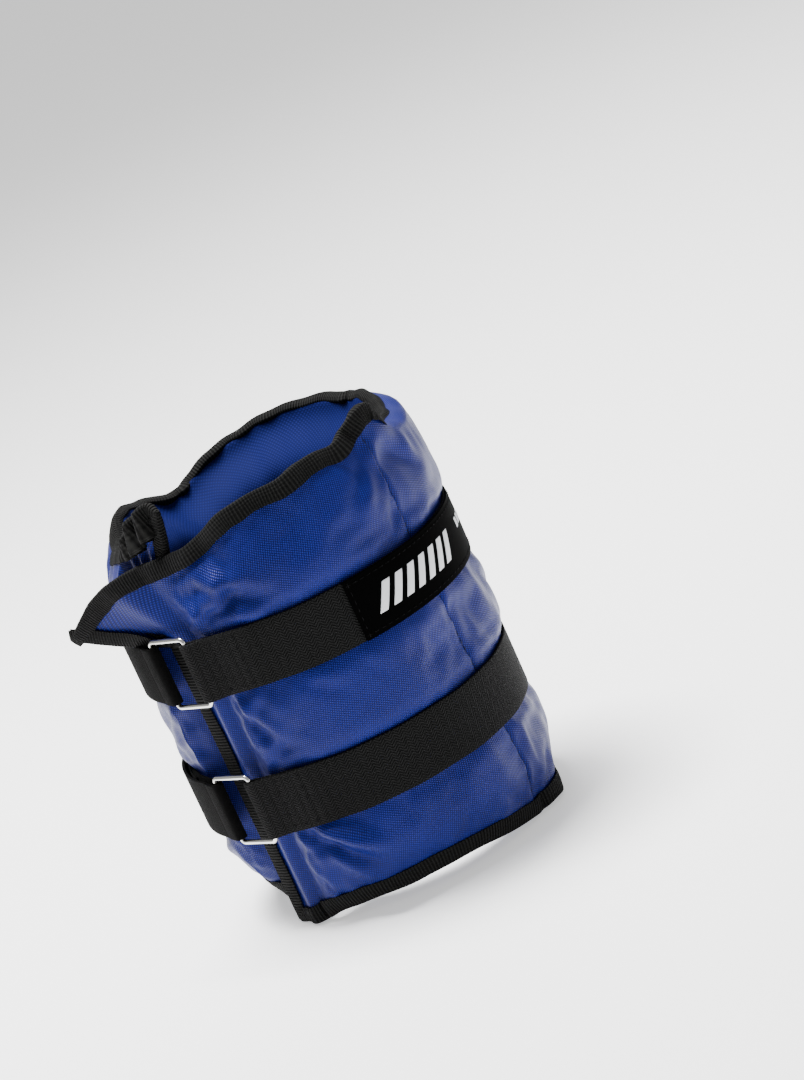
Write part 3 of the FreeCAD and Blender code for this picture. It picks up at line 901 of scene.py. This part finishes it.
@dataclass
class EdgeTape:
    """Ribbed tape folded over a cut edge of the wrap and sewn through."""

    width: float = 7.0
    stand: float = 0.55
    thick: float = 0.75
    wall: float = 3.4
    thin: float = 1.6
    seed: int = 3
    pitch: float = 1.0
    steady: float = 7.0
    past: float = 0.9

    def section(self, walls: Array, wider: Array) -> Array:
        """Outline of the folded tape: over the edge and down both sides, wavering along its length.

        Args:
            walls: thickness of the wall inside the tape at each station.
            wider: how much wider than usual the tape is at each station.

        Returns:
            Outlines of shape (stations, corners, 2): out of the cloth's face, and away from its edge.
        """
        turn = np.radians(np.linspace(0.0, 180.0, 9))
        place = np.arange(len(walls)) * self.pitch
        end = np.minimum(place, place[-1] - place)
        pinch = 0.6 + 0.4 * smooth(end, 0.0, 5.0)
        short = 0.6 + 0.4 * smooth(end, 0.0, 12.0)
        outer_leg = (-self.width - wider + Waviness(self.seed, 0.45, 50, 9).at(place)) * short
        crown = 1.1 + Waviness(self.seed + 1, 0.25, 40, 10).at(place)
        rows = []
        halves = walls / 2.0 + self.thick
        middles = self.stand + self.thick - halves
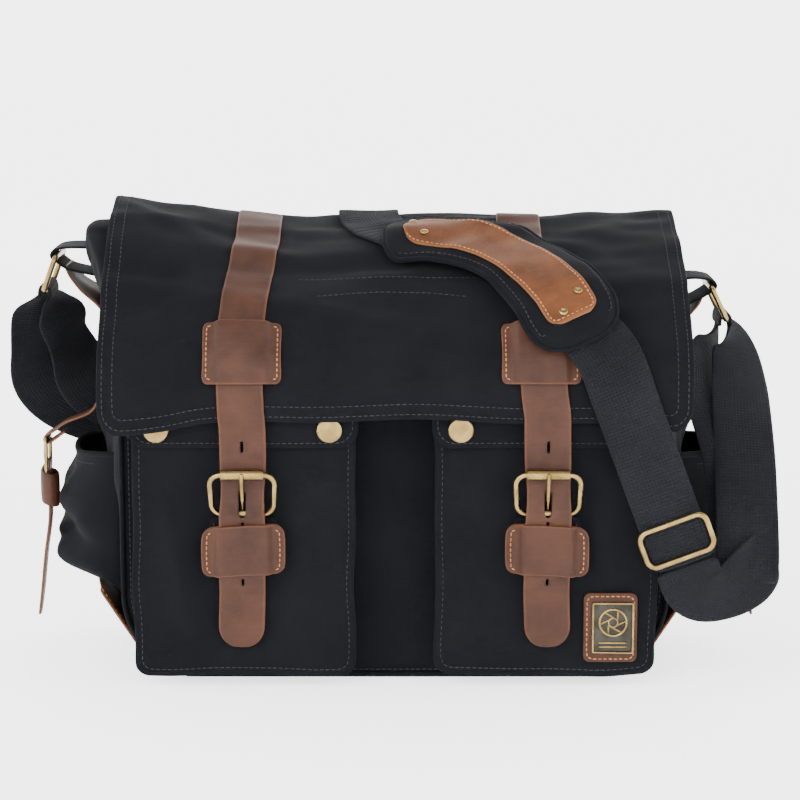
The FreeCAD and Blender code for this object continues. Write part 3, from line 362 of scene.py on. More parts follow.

● ● ● ● ● ● ●

**Written exercise**.
Filter the records above for "FreeCAD" and copy every matching line.

**Exercise result**.
Write part 3 of the FreeCAD and Blender code for this picture. It picks up at line 901 of scene.py. This part finishes it.
The FreeCAD and Blender code for this object continues. Write part 3, from line 362 of scene.py on. More parts follow.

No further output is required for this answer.